Later the cycle began to change again. There was a new Arab awakening. A new independence was in the air and with it a growing evolution toward emancipation, first of men and then of women. The stirrings of this new emancipation started by the end of the 19th century in most Arab countries.

Arab and Moslem women have been a viable entity for a long time, They have struggled, realized and enjoyed emancipation in their daily lives for centuries. As for the Moslem woman, no one can take the Word of God through his Messenger from her. Her evolution is her own and she knows she can accomplish her emancipation on her own.

The Arab woman appreciates the concern of her Western counterparts. She understands the excitement that Western women feel having so recently discovered their own freedom. The Arab woman knows however that she must go at her own pace, on her own terms and within the finite reality of her own culture in its particular historic moment.
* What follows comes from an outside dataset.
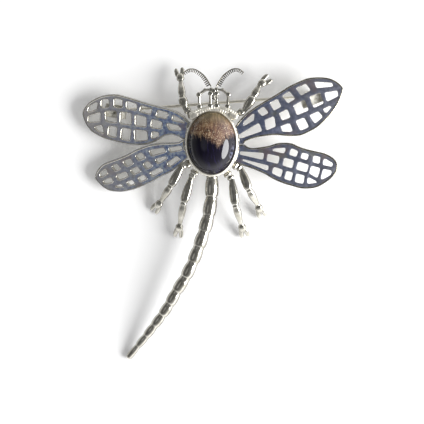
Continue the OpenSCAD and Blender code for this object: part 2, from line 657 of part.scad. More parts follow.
module leg_hind_left() {
    leg(HIND_LEFT, hind_thigh, hind_shin, LOWER_LEFT);
}

module leg_hind_right() {
    leg(HIND_RIGHT, hind_thigh, hind_shin, LOWER_RIGHT);
}

// The pin lies behind the head. The hook's underside rests on the surface.
hook_bore = pin_d / 2 + catch_room;
pin_z = hook_bore + catch_t;
// Places of the hinge, the catch and their pads: along and across the wing that each is on,
// as shares of its length and width
HINGE_AT = [0.715, 0.16];
CATCH_AT = [0.7, 0.16];
HINGE_PAD_AT = [0.7, 0.14];
CATCH_PAD_AT = [0.71, 0.08];

// The place under a wing, from the stone's centre, at shares of its length and width
function wing_spot(wing, at) = let (
        root = oval_point(wing[ROOT], root_out),
        u = at[0] * wing[LENGTH],
        v = at[1] * wing[WIDTH],
        x = u * cos(wing[DROP]) + v * sin(wing[ROLL]) * sin(wing[DROP]),
        y = v * cos(wing[ROLL]))
    [wing[SIDE] * (root[0] + x * cos(wing[HEADING]) - y * sin(wing[HEADING])),
        root[1] + x * sin(wing[HEADING]) + y * cos(wing[HEADING]),
        perch - u * sin(wing[DROP]) + v * sin(wing[ROLL]) * cos(wing[DROP])];

hinge_spot = wing_spot(UPPER_LEFT, HINGE_AT);
catch_spot = wing_spot(UPPER_RIGHT, CATCH_AT);
span = catch_spot - hinge_spot;
pin_heading = atan2(span[1], span[0]);
catch_x = norm([span[0], span[1]]);
pin_l = catch_x + pin_overrun;
eye_r = rivet_d / 2 + running + eye_wall;
ear_z = eye_h / 2 + side_gap;
rivet_head_d = rivet_d * 1.5;
rivet_head_h = 0.15;
// Place of the rivet's heads along it, from the middle of the eye
head_from = ear_z + ear_t + seam;
web_t = 0.8;
hook_r = hook_bore + catch_t;
// Half the width of the hook's mouth
mouth = pin_d / 2 + catch_room * 0.6;

// Puts things in the pin's frame: its hinge at the origin and its length along +X
module in_pin_frame() {
    at_stone() translate([hinge_spot[0], hinge_spot[1], pin_z]) rotate([0, 0, pin_heading]) children();
}

// Turns things so that +Z lies along the rivet
module along_rivet() {
    rotate([rivet_lean, 0, 0]) children();
}

module pin_stem() {
    neck_from = rivet_d / 2 + running + eye_wall / 2;
    shaft_to = pin_l - taper_l;
    color("silver") in_pin_frame() along_rivet() union() {
        difference() {
            translate([0, 0, -eye_h / 2]) cylinder(r = eye_r, h = eye_h, $fn = 48);
            translate([0, 0, -eye_h]) cylinder(d = rivet_d + 2 * running, h = 2 * eye_h, $fn = 48);
        }
        rotate([0, 90, 0]) {
            translate([0, 0, neck_from])
                cylinder(d1 = neck_d, d2 = pin_d, h = neck_l - neck_from, $fn = 36);
            translate([0, 0, neck_l]) cylinder(d = pin_d, h = shaft_to - neck_l, $fn = 36);
            translate([0, 0, shaft_to]) cylinder(d1 = pin_d, d2 = pin_d * 0.25, h = taper_l, $fn = 36);
        }
    }
}

module hinge_rivet() {
    color("gray") in_pin_frame() along_rivet() union() {
        translate([0, 0, -head_from]) cylinder(d = rivet_d, h = 2 * head_from, $fn = 48);
        for (flip = [0, 1]) mirror([0, 0, flip]) translate([0, 0, head_from])
            cylinder(d = rivet_head_d, h = rivet_head_h, $fn = 48);
    }
}

// A pad against the underside of a wing
module pad(wing, at) {
    in_wing_frame(wing) translate([at[0] * wing[LENGTH] - pad_l / 2, at[1] * wing[WIDTH] - pad_w / 2,
        -seam - pad_t]) cube([pad_l, pad_w, pad_t]);
}

module pin_hinge() {
    back = eye_r + side_gap + web_t;
    stack = 2 * (ear_z + ear_t);
    neck_h = wing_spot(UPPER_LEFT, HINGE_AT)[2] - seam - pad_t * 0.5 - pin_z;
    color("silver") difference() {
        union() {
            pad(UPPER_LEFT, HINGE_PAD_AT);
            in_pin_frame() {
                along_rivet() {
                    for (flip = [0, 1]) mirror([0, 0, flip]) translate([0, 0, ear_z]) {
                        cylinder(r = eye_r, h = ear_t, $fn = 48);
                        translate([-back, -eye_r, 0]) cube([back, 2 * eye_r, ear_t]);
                    }
                    translate([-back, -eye_r, -stack / 2]) cube([web_t, 2 * eye_r, stack]);
                }
                translate([-back, -eye_r, 0]) cube([web_t, 2 * eye_r, neck_h]);
            }
        }
        in_pin_frame() along_rivet() {
            translate([0, 0, -stack]) cylinder(d = rivet_d + 2 * seam, h = 2 * stack, $fn = 48);
            for (flip = [0, 1]) mirror([0, 0, flip]) translate([0, 0, ear_z + ear_t])
                cylinder(d = rivet_head_d + 2 * seam, h = rivet_head_h + 2 * seam, $fn = 48);
        }
    }
}

module pin_catch() {
    far = 2 * hook_r;
    post_from = hook_bore + catch_t * 0.2;
    post_to = perch - seam - pad_t * 0.5 - pin_z;
    color("silver") union() {
        pad(UPPER_RIGHT, CATCH_PAD_AT);
        in_pin_frame() translate([catch_x - catch_l / 2, 0, 0]) {
            rotate([0, 90, 0]) difference() {
                cylinder(r = hook_r, h = catch_l, $fn = 48);
                translate([0, 0, -catch_l]) cylinder(r = hook_bore, h = 3 * catch_l, $fn = 48);
                rotate([0, 0, rivet_lean]) translate([-mouth, -far, -catch_l])
                    cube([2 * mouth, far, 3 * catch_l]);
            }
            translate([0, -hook_r * 0.5, post_from]) cube([catch_l, hook_r, post_to - post_from]);
        }
    }
}

setting();
stone();
wing_upper_left();
wing_lower_left();
wing_upper_right();
wing_lower_right();
abdomen();
head();
antenna_left();
antenna_right();
leg_front_left();
leg_front_right();
leg_middle_left();
leg_middle_right();
leg_hind_left();
leg_hind_right();
pin_hinge();
hinge_rivet();
pin_stem();
pin_catch();
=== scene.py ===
"""Dragonfly brooch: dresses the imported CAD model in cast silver, blued plates and hawk's-eye."""

import math
from functools import partial

import bmesh
import bpy
from bpy.props import FloatProperty, FloatVectorProperty, IntProperty, PointerProperty
from mathutils import Matrix, Vector


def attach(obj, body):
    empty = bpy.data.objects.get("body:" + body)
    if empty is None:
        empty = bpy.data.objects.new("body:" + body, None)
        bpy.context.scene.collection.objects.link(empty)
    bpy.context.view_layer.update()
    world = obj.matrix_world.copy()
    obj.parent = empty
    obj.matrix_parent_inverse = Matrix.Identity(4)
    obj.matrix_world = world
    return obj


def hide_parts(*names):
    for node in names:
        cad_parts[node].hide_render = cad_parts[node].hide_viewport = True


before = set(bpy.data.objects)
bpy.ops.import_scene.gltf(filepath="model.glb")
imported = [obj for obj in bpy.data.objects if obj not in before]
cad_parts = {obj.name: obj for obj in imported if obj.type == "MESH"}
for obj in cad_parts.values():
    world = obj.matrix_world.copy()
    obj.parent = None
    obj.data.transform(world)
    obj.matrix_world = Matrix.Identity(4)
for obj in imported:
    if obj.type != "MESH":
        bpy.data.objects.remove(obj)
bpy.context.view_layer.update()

bl_info = {
    "name": "Dragonfly brooch",
    "version": (1, 0, 0),
    "blender": (4, 5, 0),
    "location": "View3D > Sidebar > Brooch",
    "description": "Builds the visible pieces of a dragonfly brooch over its CAD model",
    "category": "Object",
}

MM = 0.001
BODY = "brooch"
# CAD points closer than this, in metres, are one
MERGE = 2e-6

# Sizes are in millimetres and angles in degrees. Places, lengths and widths are the CAD model's.
# The finer forms along them are drawn here.
STONE_AT = Vector((0.35, 21.45, 0.0))
PERCH = 6.4
WING_T = 1.4
SEAM = 0.06
STONE_W = 14.2
STONE_L = 18.4
STONE_GAP = 0.1
BEZEL_T = 0.5
CUP = Vector((STONE_W / 2 + STONE_GAP + BEZEL_T, STONE_L / 2 + STONE_GAP + BEZEL_T))
SEAT_Z = PERCH + 0.6
CUP_Z = SEAT_Z - 1.0
STONE_Z = SEAT_Z + SEAM
GIRDLE_H = 1.2
DOME_H = 5.2
SHOULDER_Z = STONE_Z + GIRDLE_H + SEAM
RIM_Z = SHOULDER_Z + 0.7
BAND_Z = PERCH + WING_T + SEAM
BAND_H = RIM_Z - BAND_Z - 0.25
SCALLOP_OUT = 0.4
LIMB_Z = PERCH + 0.2
# Section of the cup: how far out of its wall and how high, from under its floor up its outside,
# over the lip and down inside
CUP_SECTION = (
    (-3.0, CUP_Z), (-0.25, CUP_Z), (0, CUP_Z + 0.25), (0, RIM_Z - 0.75), (0.2, RIM_Z - 0.55),
    (0.22, RIM_Z - 0.42), (-0.05, RIM_Z - 0.08), (-0.15, RIM_Z), (-0.25, RIM_Z), (-0.34, RIM_Z - 0.06),
    (-BEZEL_T - 0.15, RIM_Z - 0.36), (-BEZEL_T - 0.15, SHOULDER_Z), (-BEZEL_T, SHOULDER_Z),
    (-BEZEL_T, SEAT_Z), (-3.0, SEAT_Z),
)
CUP_CREASE = 40
BEZEL_BEAD_R = 0.4
BEZEL_BEAD_OUT = 0.02
OVAL_SIDES = 96
# The dome rises in this many rings to this angle of a quarter round, where its top is level
DOME_LEVELS = 30
DOME_REACH = 86
STONE_CREASE = 50

ABDOMEN_L = 63.0
ABDOMEN_W = 3.7
ABDOMEN_TURN = 41.0
ABDOMEN_FLAT = 0.82
TAIL_END = 0.42
# The abdomen arches by this share of its width, and comes down with this power of the way along
ABDOMEN_ARCH = 0.25
ABDOMEN_FALL = 2.2
# Its rings against the CAD model's: wider at the root, less this much at the tail, and taller
ABDOMEN_WIDER = 1.1
ABDOMEN_TAPER = 0.13
ABDOMEN_TALLER = 1.12
# Tops are pressed nearly level above this share of the half height, and keep this much of the rest
ABDOMEN_SHOULDER = 0.77
TOP_KEPT = 0.12
ABDOMEN_SIDES = 36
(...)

The Arab woman has the benefit of wisdom accumulated over nearly 14 centuries. Most of all, she has the advantage of making her own choices in creating and experiencing an entirely new epoch of emancipation. She is experiencing the joy of new growth but she understands that impatient tugging at a plant just breaking soil will only retard or even kill. Although she appreciates the concern of others, she is too utterly involved in her own evolution to be envious of the struggle of other women, East or West. We are learning not to stereotype the Western woman and to respect her struggle without forcing her to fit our expectations. We simply expect the same consideration in return.